An ambitious, challenging piece of work that people will be dissecting for years. Don’t miss it.
Qasim Basir’s second feature, “Destined,” imagines the way split-second events become defining moments affecting the trajectories of our lives. The film opens with a scene in which a boy trips, that spawns two separate films running alongside each other, with the same cast, playing the same characters. Akin to the romantic comedy, “Sliding Doors” (1998), though with more depth, this film is a drama with the imagination of a science fiction film.
A young man—Rasheed/Sheed—lures an undercover cop, while his friend sneaks up with a bat to hit the officer. As they run away, Rasheed falls onto a street, causing an oncoming car to crash, while the officer handcuffs him.
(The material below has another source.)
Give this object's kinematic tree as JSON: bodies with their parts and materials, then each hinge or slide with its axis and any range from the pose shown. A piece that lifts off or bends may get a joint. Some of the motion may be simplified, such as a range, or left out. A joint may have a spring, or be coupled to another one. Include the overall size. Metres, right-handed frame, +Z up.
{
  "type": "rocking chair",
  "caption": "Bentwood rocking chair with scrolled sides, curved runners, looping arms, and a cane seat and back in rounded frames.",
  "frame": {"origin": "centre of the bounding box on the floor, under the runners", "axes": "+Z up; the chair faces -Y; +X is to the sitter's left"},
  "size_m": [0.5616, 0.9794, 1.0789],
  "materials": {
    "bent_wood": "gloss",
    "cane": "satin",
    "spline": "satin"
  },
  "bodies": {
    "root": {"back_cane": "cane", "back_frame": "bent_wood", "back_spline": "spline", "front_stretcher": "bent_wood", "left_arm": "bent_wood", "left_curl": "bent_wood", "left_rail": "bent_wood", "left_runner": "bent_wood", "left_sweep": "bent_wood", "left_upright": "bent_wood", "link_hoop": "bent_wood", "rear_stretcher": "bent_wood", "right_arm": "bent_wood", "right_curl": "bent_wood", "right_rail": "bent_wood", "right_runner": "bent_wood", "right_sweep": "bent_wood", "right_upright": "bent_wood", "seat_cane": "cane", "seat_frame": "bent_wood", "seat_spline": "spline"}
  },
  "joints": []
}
Then, in a clever editing trick, we revisit this moment, except that Rasheed escapes. In the next scenes we meet him as two adult characters (both played by Corey Hardrict) in two different simultaneous worlds, alternating back and forth between their stories. In the first, Sheed is a frowning drug dealer in one side of Detroit where violence might explode in any situation, launching a war among rival dealers. In the second, Rasheed is a quiet rising star architect in a firm on the other side of Detroit that designs buildings gentrifying his childhood neighborhood.
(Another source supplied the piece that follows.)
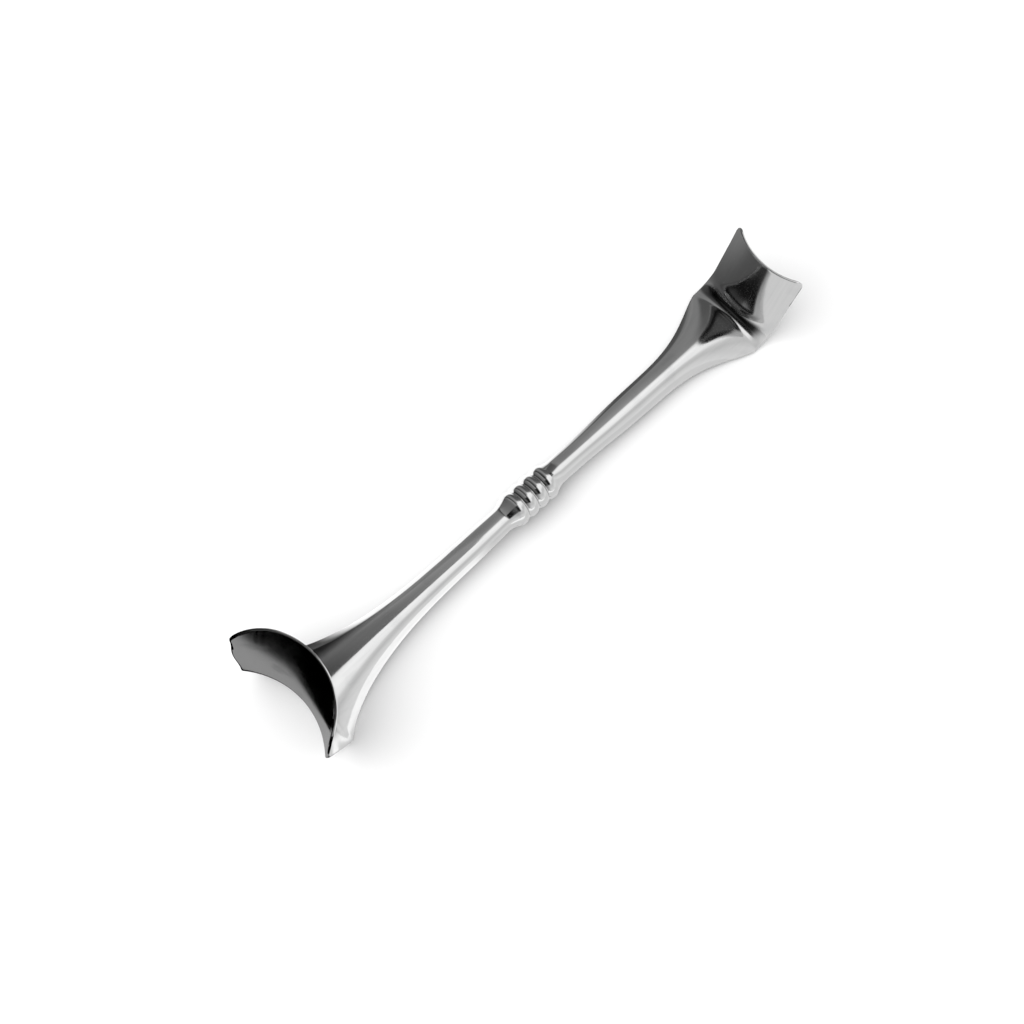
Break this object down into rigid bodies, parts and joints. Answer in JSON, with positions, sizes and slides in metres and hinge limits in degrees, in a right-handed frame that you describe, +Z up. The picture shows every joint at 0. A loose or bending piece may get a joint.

“Destined” is a human story about interconnection as well as our need to be connected. Everyone’s choices in life affect everyone else in sometimes catastrophic ways. When relationships break, they weigh on the former consorts.
That one early moment on that street not only altered Rasheed’s life, and the lives of others, but even affected weather patterns (where one story takes place in snow and the other does not). Sheed’s best friend Cal assists him in his criminal enterprises, causing many of his problems, while Rasheed’s best friend Calvin works with him and provides his moral compass. His childhood teacher thrives in one story as a mentor, while he struggles in the other story as an addict. Further, a child riding in that car on that street grows up to become an conscientious officer in the first world and a ruthless executive in the other, while Rasheed’s mother and girlfriend also experience their own different lives.
Both plots focus on control of terrain. In the first story, rival crime lords negotiate in tense meetings, posturing against and intimidating each other into submission. In the other, partners in the architecture firm force agreement with various threats and incentives. In both cases, the deals teeter at the edge of failure, if someone makes a wrong move or changes his mind. In both cases, Rasheed’s moral code comes to the fore. In one story, he looks at the dreams he once had and the societal decay to which he contributes. In the other, he must decide if he will participate in a gentrification project focused on wiping out more of his old neighborhood, including his mother’s home. In this turf war, we find the film’s conscience.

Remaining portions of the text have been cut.